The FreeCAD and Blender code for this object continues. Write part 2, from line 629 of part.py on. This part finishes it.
• • • • •
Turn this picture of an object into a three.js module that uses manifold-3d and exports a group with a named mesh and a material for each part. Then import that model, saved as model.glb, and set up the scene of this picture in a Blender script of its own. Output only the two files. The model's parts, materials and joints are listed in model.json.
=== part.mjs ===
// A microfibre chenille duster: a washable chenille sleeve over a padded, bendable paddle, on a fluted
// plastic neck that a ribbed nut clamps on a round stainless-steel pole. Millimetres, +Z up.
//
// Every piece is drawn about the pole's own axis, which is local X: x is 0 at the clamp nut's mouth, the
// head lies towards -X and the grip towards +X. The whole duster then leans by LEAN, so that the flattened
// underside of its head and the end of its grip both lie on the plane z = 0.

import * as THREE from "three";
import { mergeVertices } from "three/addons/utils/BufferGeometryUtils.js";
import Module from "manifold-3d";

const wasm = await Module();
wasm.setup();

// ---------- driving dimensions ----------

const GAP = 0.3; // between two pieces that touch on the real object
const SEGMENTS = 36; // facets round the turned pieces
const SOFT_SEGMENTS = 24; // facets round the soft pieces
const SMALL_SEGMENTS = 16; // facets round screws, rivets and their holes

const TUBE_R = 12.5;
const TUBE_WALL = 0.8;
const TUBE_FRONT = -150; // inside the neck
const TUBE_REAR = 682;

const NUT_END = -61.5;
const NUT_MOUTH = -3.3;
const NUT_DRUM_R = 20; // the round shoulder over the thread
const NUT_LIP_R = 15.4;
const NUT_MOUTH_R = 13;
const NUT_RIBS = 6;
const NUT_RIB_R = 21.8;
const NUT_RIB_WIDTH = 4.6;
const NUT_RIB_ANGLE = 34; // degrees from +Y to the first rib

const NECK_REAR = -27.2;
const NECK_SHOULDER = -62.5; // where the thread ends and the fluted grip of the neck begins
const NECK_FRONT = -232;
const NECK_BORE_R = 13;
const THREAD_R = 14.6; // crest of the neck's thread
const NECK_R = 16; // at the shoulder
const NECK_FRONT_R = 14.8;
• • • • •
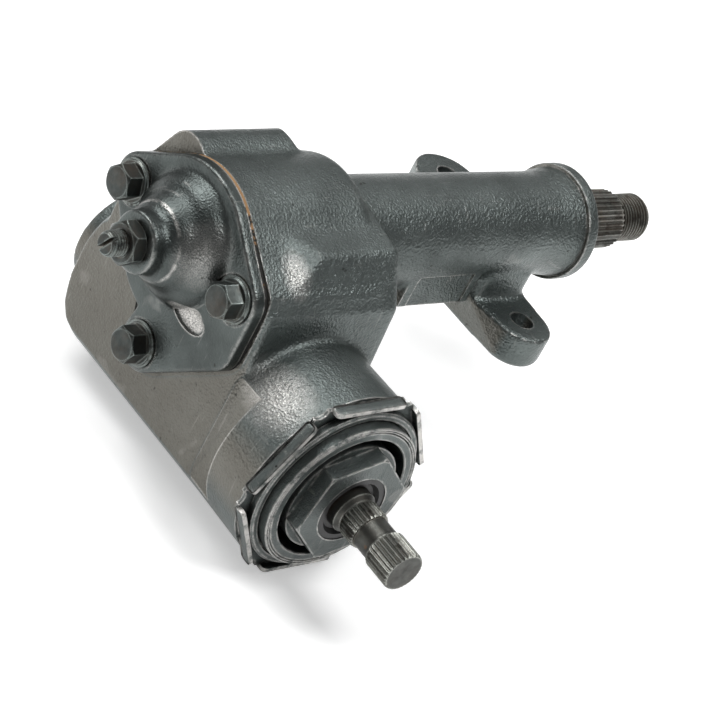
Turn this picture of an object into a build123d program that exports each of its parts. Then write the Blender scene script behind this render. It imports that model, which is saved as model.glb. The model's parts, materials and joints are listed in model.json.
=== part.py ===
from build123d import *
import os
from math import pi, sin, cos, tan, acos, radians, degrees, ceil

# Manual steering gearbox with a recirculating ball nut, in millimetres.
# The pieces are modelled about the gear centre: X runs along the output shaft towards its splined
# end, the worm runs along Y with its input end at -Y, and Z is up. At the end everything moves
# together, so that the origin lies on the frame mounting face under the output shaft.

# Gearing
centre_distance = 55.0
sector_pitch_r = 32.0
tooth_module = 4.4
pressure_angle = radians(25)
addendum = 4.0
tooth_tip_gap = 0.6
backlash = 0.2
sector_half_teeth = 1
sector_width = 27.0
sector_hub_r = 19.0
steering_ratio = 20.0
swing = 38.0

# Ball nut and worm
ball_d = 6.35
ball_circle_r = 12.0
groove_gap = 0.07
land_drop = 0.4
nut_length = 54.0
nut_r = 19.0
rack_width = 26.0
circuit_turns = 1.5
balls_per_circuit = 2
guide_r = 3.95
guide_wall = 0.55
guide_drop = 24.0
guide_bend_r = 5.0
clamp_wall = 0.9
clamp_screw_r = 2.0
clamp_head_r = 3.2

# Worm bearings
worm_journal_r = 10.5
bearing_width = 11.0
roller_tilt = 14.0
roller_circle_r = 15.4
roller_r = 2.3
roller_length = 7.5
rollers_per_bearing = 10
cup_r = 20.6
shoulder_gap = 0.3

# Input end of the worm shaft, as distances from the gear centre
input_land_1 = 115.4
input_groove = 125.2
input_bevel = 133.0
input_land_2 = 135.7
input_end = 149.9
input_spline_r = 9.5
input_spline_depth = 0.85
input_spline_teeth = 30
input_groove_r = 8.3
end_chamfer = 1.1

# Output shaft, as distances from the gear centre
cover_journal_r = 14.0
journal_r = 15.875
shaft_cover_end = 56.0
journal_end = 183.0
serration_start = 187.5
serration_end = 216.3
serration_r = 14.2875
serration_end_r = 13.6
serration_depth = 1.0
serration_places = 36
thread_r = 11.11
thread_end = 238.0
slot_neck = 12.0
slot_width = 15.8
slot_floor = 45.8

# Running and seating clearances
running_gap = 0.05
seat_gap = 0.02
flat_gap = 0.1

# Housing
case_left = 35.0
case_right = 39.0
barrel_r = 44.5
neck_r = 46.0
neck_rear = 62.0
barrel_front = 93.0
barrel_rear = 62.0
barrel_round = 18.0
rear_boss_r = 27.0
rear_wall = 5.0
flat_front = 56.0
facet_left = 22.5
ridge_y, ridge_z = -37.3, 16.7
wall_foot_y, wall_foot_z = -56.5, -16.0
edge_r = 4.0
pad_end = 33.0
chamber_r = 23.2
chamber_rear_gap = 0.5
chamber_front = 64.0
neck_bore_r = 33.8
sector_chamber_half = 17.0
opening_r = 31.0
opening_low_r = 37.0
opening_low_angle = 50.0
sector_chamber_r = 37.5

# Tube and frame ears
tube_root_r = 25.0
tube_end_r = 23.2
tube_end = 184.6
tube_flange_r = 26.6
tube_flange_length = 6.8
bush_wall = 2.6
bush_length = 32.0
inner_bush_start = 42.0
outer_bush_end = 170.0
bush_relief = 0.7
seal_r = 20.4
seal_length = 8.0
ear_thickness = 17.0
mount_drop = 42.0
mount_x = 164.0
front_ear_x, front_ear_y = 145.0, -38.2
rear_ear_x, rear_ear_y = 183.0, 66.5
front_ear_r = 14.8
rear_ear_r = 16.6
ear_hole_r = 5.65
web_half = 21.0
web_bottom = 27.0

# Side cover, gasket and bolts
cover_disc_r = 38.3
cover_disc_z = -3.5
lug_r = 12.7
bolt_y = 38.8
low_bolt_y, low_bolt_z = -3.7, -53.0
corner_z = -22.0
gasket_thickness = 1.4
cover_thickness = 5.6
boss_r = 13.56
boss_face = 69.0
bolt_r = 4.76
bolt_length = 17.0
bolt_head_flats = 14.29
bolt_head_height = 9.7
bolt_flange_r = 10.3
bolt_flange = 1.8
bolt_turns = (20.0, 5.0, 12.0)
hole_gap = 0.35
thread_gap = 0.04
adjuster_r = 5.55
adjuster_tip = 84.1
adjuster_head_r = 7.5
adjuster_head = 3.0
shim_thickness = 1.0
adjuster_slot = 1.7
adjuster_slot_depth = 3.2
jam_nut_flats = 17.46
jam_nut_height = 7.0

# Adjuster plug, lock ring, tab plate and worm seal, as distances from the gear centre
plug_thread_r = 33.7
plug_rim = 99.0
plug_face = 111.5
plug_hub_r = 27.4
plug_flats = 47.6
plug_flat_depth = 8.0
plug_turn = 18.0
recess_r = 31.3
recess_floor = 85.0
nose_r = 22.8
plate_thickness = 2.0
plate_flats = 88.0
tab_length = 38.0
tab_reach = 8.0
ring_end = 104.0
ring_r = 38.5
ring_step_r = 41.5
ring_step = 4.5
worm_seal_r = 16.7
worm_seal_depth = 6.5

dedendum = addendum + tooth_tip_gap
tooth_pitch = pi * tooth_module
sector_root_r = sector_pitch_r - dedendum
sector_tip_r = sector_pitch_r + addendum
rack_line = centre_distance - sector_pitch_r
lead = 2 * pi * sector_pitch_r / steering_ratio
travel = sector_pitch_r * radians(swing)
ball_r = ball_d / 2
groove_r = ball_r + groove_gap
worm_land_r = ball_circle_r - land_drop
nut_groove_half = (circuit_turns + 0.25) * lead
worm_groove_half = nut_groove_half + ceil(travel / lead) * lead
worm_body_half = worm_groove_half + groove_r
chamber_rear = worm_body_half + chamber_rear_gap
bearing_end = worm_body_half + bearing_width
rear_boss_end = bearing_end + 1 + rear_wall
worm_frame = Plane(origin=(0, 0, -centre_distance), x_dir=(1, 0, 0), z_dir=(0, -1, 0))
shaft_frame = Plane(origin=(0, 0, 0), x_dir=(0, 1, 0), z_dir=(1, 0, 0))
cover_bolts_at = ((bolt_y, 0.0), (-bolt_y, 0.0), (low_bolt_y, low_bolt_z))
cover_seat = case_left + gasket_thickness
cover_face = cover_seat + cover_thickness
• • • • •
* EXERCISE REQUIREMENTS: Look through the entries above and quote exactly the lines from the line with "Turn this picture of an object into a build123d" to the line with "swing = 38.0", counting both of those lines.

* EXERCISE OUTPUT:
Turn this picture of an object into a build123d program that exports each of its parts. Then write the Blender scene script behind this render. It imports that model, which is saved as model.glb. The model's parts, materials and joints are listed in model.json.
=== part.py ===
from build123d import *
import os
from math import pi, sin, cos, tan, acos, radians, degrees, ceil

# Manual steering gearbox with a recirculating ball nut, in millimetres.
# The pieces are modelled about the gear centre: X runs along the output shaft towards its splined
# end, the worm runs along Y with its input end at -Y, and Z is up. At the end everything moves
# together, so that the origin lies on the frame mounting face under the output shaft.

# Gearing
centre_distance = 55.0
sector_pitch_r = 32.0
tooth_module = 4.4
pressure_angle = radians(25)
addendum = 4.0
tooth_tip_gap = 0.6
backlash = 0.2
sector_half_teeth = 1
sector_width = 27.0
sector_hub_r = 19.0
steering_ratio = 20.0
swing = 38.0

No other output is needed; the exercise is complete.